See Sir William. Hamilton's 'Lectures on Logic' (Lect. xvii. p. 320, 321; also Appendix to those Lectures, p. 361). He here distinguishes also formal induction from, material induction, which latter he brings under the grasp of syllogism, by an hypothesis in substance similar to that of Whately. There is, however, in Lecture xix. (p. 380), a passage in a very different spirit, which one might almost imagine to have been written by Mr Mill: 'In regard to simple syllogisms, it was an original dogma of the Platonic school, and an early dogma of the Peripatetic, that science, strictly so called, was only conversant with, and was exclusively contained in, universals; and the doctrine of Aristotle, which taught that all our general knowledge is only an induction from an observation of particulars, was too easily forgotten or perverted by his followers.
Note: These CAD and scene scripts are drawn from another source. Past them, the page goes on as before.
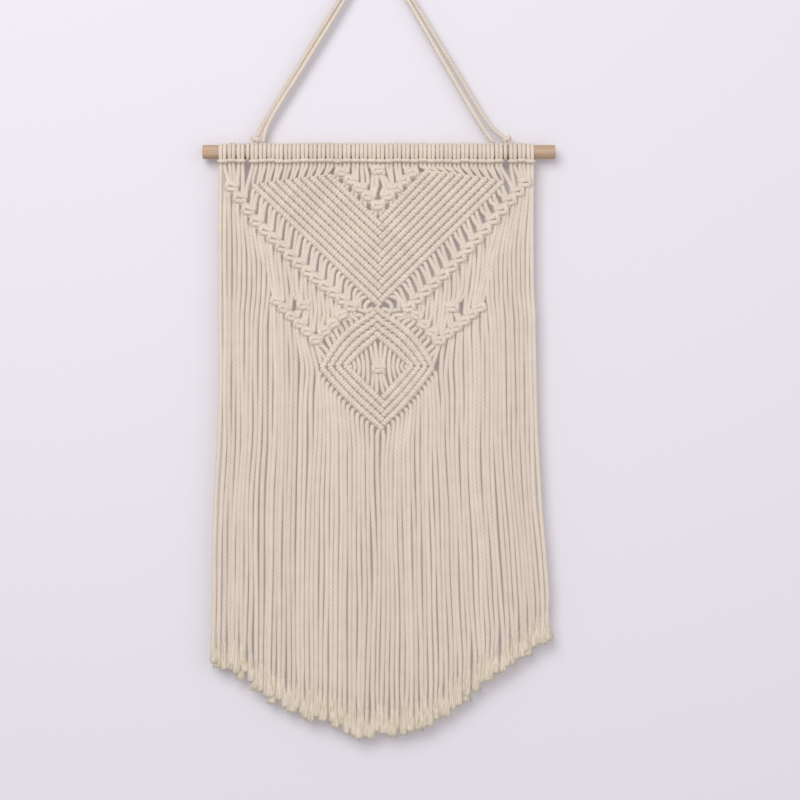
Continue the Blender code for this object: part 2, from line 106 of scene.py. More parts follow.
def sanded_beech():
    """Sanded, unvarnished beech: dull pale tan with fine streaks and short dark flecks."""
    material, tree = new_material("sanded beech")
    where = add_node(tree, "ShaderNodeTexCoord").outputs["Object"]
    along = add_node(tree, "ShaderNodeMapping", {"Vector": where, "Scale": (14, 700, 700)})
    streaks = add_node(
        tree,
        "ShaderNodeTexNoise",
        {"Vector": along.outputs[0], "Scale": 1.0, "Detail": 4.0, "Roughness": 0.6},
    ).outputs["Fac"]
    dashes = add_node(tree, "ShaderNodeMapping", {"Vector": where, "Scale": (240, 2600, 2600)})
    flecks = add_node(
        tree,
        "ShaderNodeTexNoise",
        {"Vector": dashes.outputs[0], "Scale": 1.0, "Detail": 1.0},
    ).outputs["Fac"]
    base = ramp(tree, streaks, (0.35, BEECH_DARK), (0.62, BEECH_LIGHT))
    pores = ramp(tree, flecks, (0.66, "#000000"), (0.74, "#BCBCBC"))
    colour = add_node(
        tree,
        "ShaderNodeMix",
        {"Factor": pores, "A": base, "B": linear(BEECH_PORE)},
        data_type="RGBA",
    ).outputs["Result"]
    rough = add_node(
        tree, "ShaderNodeBump", {"Height": streaks, "Strength": 0.25, "Distance": 0.0002}
    )
    shader = add_node(
        tree,
        "ShaderNodeBsdfPrincipled",
        {"Base Color": colour, "Normal": rough.outputs[0], "Roughness": 0.62, "IOR": 1.5},
    )
    add_node(tree, "ShaderNodeOutputMaterial", {"Surface": shader.outputs[0]})
    return material


def piece_from(name, bm, *materials):
    """Ends a bmesh as an object in the scene, with its place in its mesh."""
    mesh = bpy.data.meshes.new(name)
    bm.to_mesh(mesh)
    bm.free()
    for material in materials:
        mesh.materials.append(material)
    made = bpy.data.objects.new(name, mesh)
    bpy.context.scene.collection.objects.link(made)
    return made


def dowel():
    """The rod, turned along the panel, with its end edges eased."""
    bm = bmesh.new()
    bmesh.ops.create_cone(
        bm,
        cap_ends=True,
        segments=DOWEL_FACETS,
        radius1=DOWEL_RADIUS * MM,
        radius2=DOWEL_RADIUS * MM,
        depth=DOWEL_LENGTH * MM,
    )
    rims = [e for e in bm.edges if any(len(f.verts) > 4 for f in e.link_faces)]
    bmesh.ops.bevel(
        bm,
        geom=rims,
        offset=DOWEL_EASED_EDGE * MM,
        offset_type="OFFSET",
        segments=DOWEL_EASED_STEPS,
        profile=0.5,
        affect="EDGES",
        material=-1,
    )
    lying = Matrix.Rotation(math.pi / 2, 4, "Y")
    bm.transform(Matrix.Translation(place((DOWEL_SIDE, 0, 0))) @ lying)
    made = piece_from("beech_dowel", bm, sanded_beech())
    made.data.shade_smooth()
    made.data.set_sharp_from_angle(angle=math.radians(DOWEL_SHARP))
    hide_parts("dowel")
    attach(made, "root")


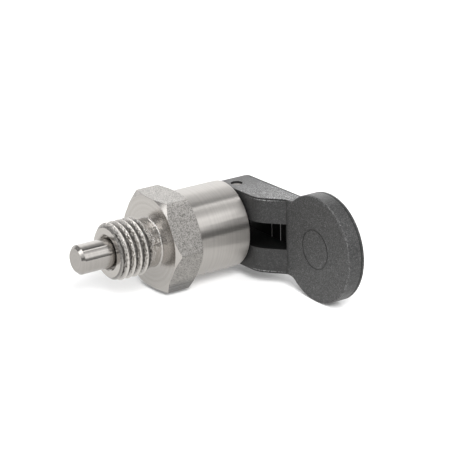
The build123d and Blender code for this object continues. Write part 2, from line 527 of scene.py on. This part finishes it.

It thus obtained almost the force of an acknowledged principle that everything to be known must be known under some general form or notion. Hence the exaggerated importance attributed to definition and deduction; it not being considered that we only take out of a general notion what we had previously placed therein, and that the amplification of our knowledge is not to be sought for from above but from below—not from speculation about abstract generalities, but from the observation of concrete particulars. Bat however erroneous and irrational, the persuasion had its day and influence, and it perhaps determined, as one of its effects, the total neglect of one half, and that not the least important half of the reasoning process.'

These very just observations are suggested to Sir William Hamilton by a train of thought which has little natural tendency to suggest them, viz., by the distinction upon which he so much insists, between the logic of comprehension and the logic of extension, and by his anxiety to explain why the former had been exclusively cultivated and the latter neglected.

That which Sir William Hamilton calls here truly the doctrine of Aristotle (enunciated especially at the close of the Analyt. Post.), and which he states to have been forgotten by Aristotle's followers, was not always remembered by Aristotle himself.